Go through the listing and write out all of it exactly.

++++ Given data

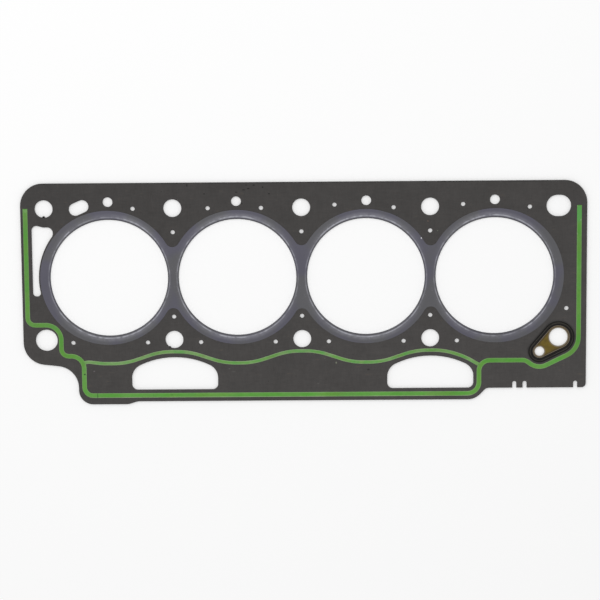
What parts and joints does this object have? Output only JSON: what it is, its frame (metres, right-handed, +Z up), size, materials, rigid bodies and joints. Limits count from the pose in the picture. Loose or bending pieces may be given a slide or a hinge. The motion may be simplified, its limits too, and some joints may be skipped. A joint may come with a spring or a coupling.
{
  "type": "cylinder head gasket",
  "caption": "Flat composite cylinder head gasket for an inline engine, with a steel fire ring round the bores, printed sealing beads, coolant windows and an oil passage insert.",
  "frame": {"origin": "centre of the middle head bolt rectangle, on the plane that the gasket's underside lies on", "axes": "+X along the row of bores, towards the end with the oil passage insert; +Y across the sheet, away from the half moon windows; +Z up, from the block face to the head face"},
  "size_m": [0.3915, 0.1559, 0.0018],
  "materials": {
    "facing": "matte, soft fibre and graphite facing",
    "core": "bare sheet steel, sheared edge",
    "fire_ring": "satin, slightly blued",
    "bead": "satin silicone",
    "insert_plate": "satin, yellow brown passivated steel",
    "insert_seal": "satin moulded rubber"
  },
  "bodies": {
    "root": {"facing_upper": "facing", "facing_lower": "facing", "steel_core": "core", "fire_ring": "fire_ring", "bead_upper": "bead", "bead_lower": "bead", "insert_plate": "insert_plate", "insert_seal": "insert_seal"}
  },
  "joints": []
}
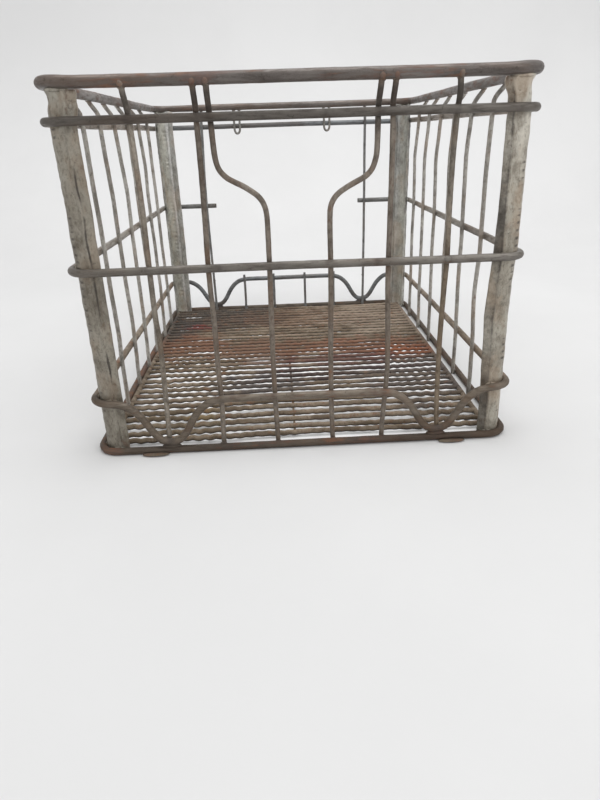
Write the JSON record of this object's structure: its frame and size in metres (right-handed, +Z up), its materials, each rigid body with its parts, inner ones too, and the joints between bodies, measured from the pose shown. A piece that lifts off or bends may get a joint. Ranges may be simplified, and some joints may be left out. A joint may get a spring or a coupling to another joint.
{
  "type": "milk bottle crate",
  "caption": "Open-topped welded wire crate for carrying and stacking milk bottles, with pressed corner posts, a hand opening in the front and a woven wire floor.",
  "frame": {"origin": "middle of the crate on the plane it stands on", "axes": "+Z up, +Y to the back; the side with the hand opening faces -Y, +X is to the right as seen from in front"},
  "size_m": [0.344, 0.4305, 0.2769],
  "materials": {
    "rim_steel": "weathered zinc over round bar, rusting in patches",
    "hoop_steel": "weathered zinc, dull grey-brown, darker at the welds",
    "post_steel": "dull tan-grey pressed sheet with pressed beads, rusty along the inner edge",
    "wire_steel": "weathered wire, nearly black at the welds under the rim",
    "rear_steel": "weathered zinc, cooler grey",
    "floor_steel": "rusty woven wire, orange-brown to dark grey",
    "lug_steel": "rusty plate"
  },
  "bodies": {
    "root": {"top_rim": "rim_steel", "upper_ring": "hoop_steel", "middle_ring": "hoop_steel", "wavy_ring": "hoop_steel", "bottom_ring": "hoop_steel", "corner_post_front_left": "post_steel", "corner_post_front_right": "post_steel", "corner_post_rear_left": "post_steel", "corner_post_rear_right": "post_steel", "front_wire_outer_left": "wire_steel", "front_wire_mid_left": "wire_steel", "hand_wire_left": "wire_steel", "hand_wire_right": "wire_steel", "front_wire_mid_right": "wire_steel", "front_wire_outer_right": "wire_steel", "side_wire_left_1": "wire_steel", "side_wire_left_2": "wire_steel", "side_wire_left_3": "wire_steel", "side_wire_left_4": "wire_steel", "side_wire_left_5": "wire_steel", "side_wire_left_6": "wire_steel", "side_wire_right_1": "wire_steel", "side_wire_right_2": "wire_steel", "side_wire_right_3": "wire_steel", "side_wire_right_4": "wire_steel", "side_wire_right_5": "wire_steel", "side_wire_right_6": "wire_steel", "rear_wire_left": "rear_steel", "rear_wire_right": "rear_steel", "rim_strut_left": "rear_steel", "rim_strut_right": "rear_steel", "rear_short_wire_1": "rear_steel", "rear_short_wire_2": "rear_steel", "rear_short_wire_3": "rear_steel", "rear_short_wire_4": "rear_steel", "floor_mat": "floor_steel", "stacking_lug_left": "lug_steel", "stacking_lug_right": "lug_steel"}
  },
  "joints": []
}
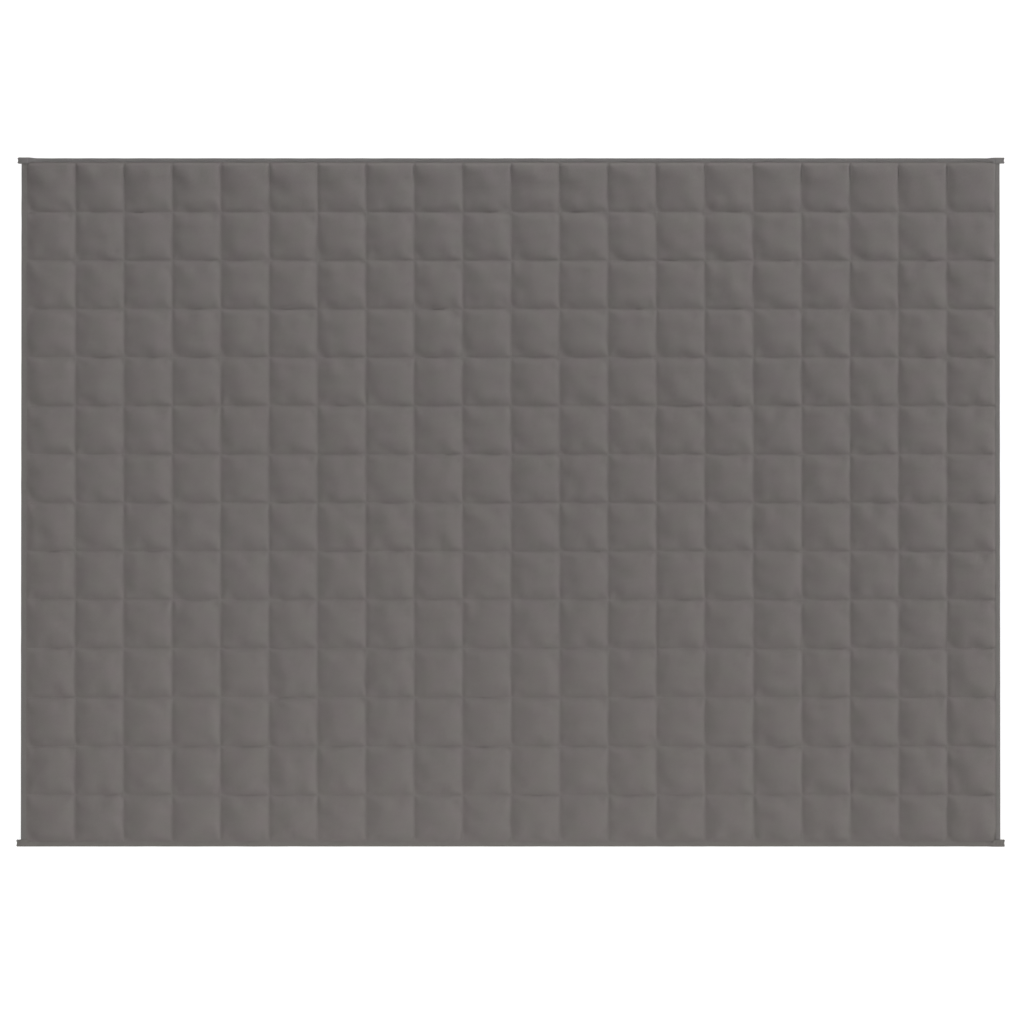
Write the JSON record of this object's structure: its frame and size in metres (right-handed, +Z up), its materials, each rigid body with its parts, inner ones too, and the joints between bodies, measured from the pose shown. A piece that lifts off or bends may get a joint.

++++++++

Written answer>
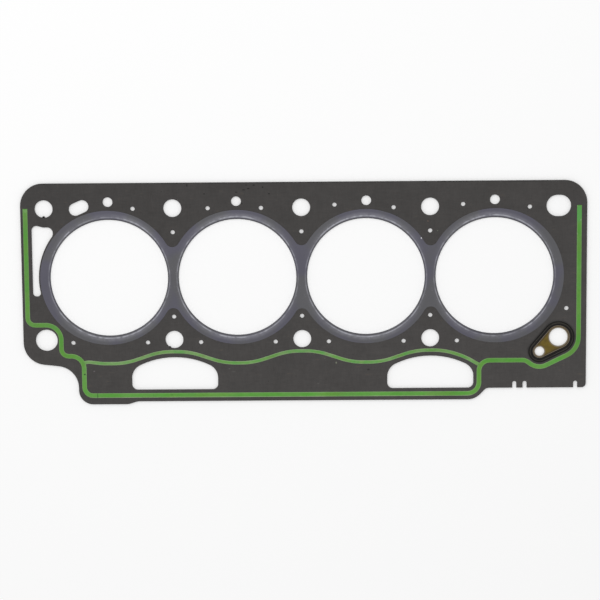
What parts and joints does this object have? Output only JSON: what it is, its frame (metres, right-handed, +Z up), size, materials, rigid bodies and joints. Limits count from the pose in the picture. Loose or bending pieces may be given a slide or a hinge. The motion may be simplified, its limits too, and some joints may be skipped. A joint may come with a spring or a coupling.
{
  "type": "cylinder head gasket",
  "caption": "Flat composite cylinder head gasket for an inline engine, with a steel fire ring round the bores, printed sealing beads, coolant windows and an oil passage insert.",
  "frame": {"origin": "centre of the middle head bolt rectangle, on the plane that the gasket's underside lies on", "axes": "+X along the row of bores, towards the end with the oil passage insert; +Y across the sheet, away from the half moon windows; +Z up, from the block face to the head face"},
  "size_m": [0.3915, 0.1559, 0.0018],
  "materials": {
    "facing": "matte, soft fibre and graphite facing",
    "core": "bare sheet steel, sheared edge",
    "fire_ring": "satin, slightly blued",
    "bead": "satin silicone",
    "insert_plate": "satin, yellow brown passivated steel",
    "insert_seal": "satin moulded rubber"
  },
  "bodies": {
    "root": {"facing_upper": "facing", "facing_lower": "facing", "steel_core": "core", "fire_ring": "fire_ring", "bead_upper": "bead", "bead_lower": "bead", "insert_plate": "insert_plate", "insert_seal": "insert_seal"}
  },
  "joints": []
}
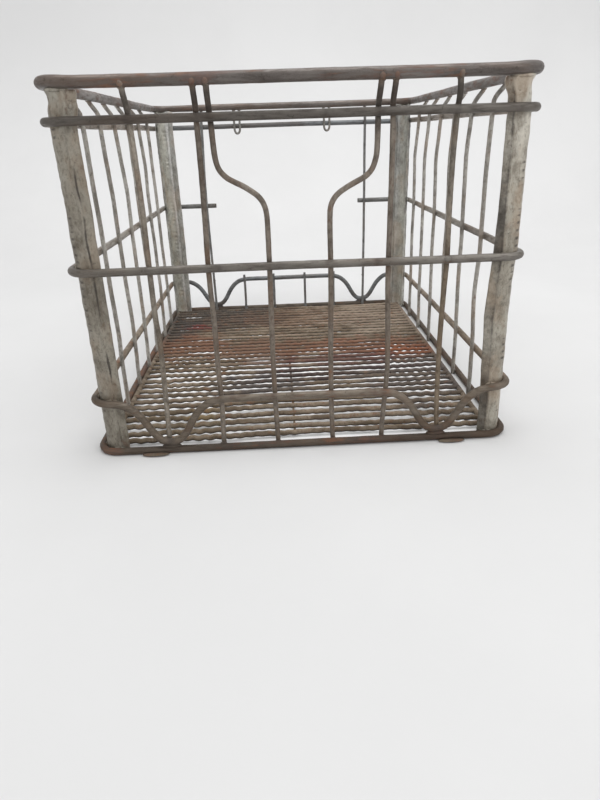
Write the JSON record of this object's structure: its frame and size in metres (right-handed, +Z up), its materials, each rigid body with its parts, inner ones too, and the joints between bodies, measured from the pose shown. A piece that lifts off or bends may get a joint. Ranges may be simplified, and some joints may be left out. A joint may get a spring or a coupling to another joint.
{
  "type": "milk bottle crate",
  "caption": "Open-topped welded wire crate for carrying and stacking milk bottles, with pressed corner posts, a hand opening in the front and a woven wire floor.",
  "frame": {"origin": "middle of the crate on the plane it stands on", "axes": "+Z up, +Y to the back; the side with the hand opening faces -Y, +X is to the right as seen from in front"},
  "size_m": [0.344, 0.4305, 0.2769],
  "materials": {
    "rim_steel": "weathered zinc over round bar, rusting in patches",
    "hoop_steel": "weathered zinc, dull grey-brown, darker at the welds",
    "post_steel": "dull tan-grey pressed sheet with pressed beads, rusty along the inner edge",
    "wire_steel": "weathered wire, nearly black at the welds under the rim",
    "rear_steel": "weathered zinc, cooler grey",
    "floor_steel": "rusty woven wire, orange-brown to dark grey",
    "lug_steel": "rusty plate"
  },
  "bodies": {
    "root": {"top_rim": "rim_steel", "upper_ring": "hoop_steel", "middle_ring": "hoop_steel", "wavy_ring": "hoop_steel", "bottom_ring": "hoop_steel", "corner_post_front_left": "post_steel", "corner_post_front_right": "post_steel", "corner_post_rear_left": "post_steel", "corner_post_rear_right": "post_steel", "front_wire_outer_left": "wire_steel", "front_wire_mid_left": "wire_steel", "hand_wire_left": "wire_steel", "hand_wire_right": "wire_steel", "front_wire_mid_right": "wire_steel", "front_wire_outer_right": "wire_steel", "side_wire_left_1": "wire_steel", "side_wire_left_2": "wire_steel", "side_wire_left_3": "wire_steel", "side_wire_left_4": "wire_steel", "side_wire_left_5": "wire_steel", "side_wire_left_6": "wire_steel", "side_wire_right_1": "wire_steel", "side_wire_right_2": "wire_steel", "side_wire_right_3": "wire_steel", "side_wire_right_4": "wire_steel", "side_wire_right_5": "wire_steel", "side_wire_right_6": "wire_steel", "rear_wire_left": "rear_steel", "rear_wire_right": "rear_steel", "rim_strut_left": "rear_steel", "rim_strut_right": "rear_steel", "rear_short_wire_1": "rear_steel", "rear_short_wire_2": "rear_steel", "rear_short_wire_3": "rear_steel", "rear_short_wire_4": "rear_steel", "floor_mat": "floor_steel", "stacking_lug_left": "lug_steel", "stacking_lug_right": "lug_steel"}
  },
  "joints": []
}
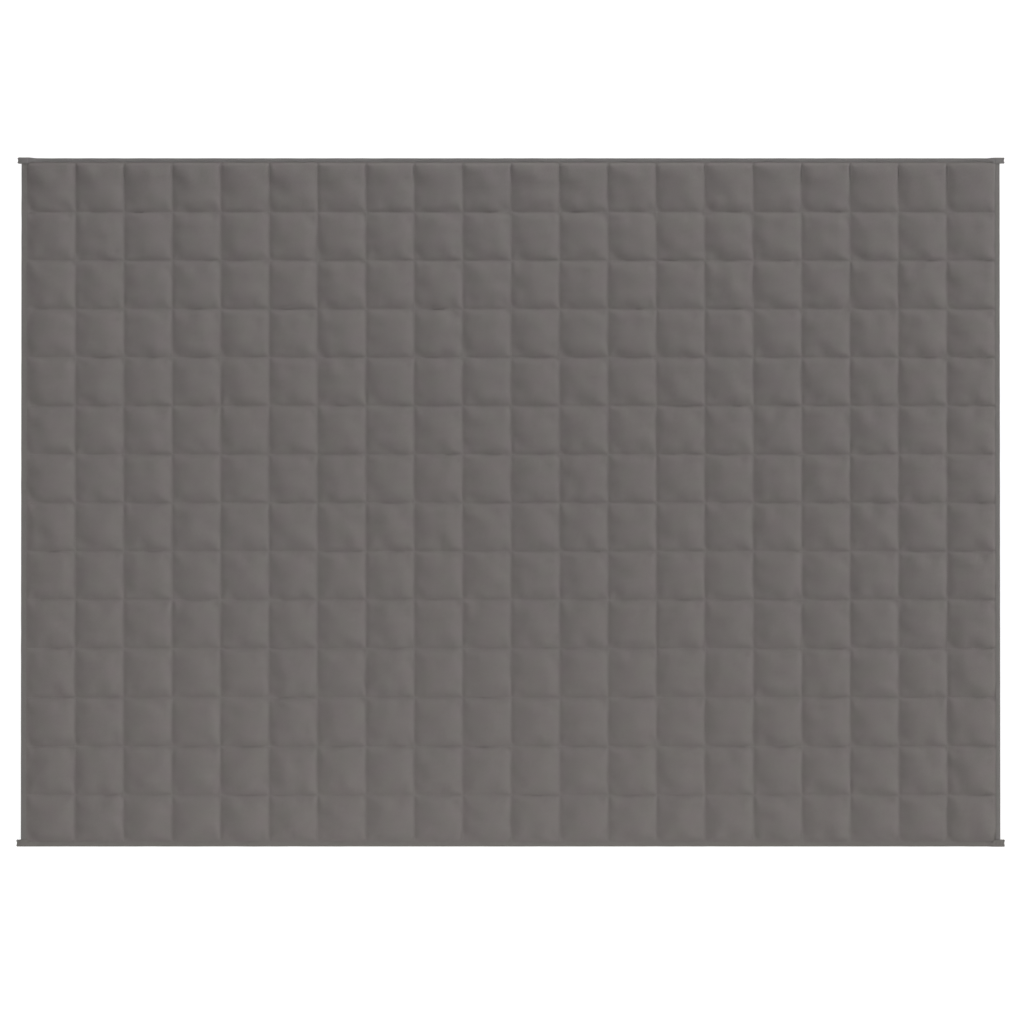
Write the JSON record of this object's structure: its frame and size in metres (right-handed, +Z up), its materials, each rigid body with its parts, inner ones too, and the joints between bodies, measured from the pose shown. A piece that lifts off or bends may get a joint.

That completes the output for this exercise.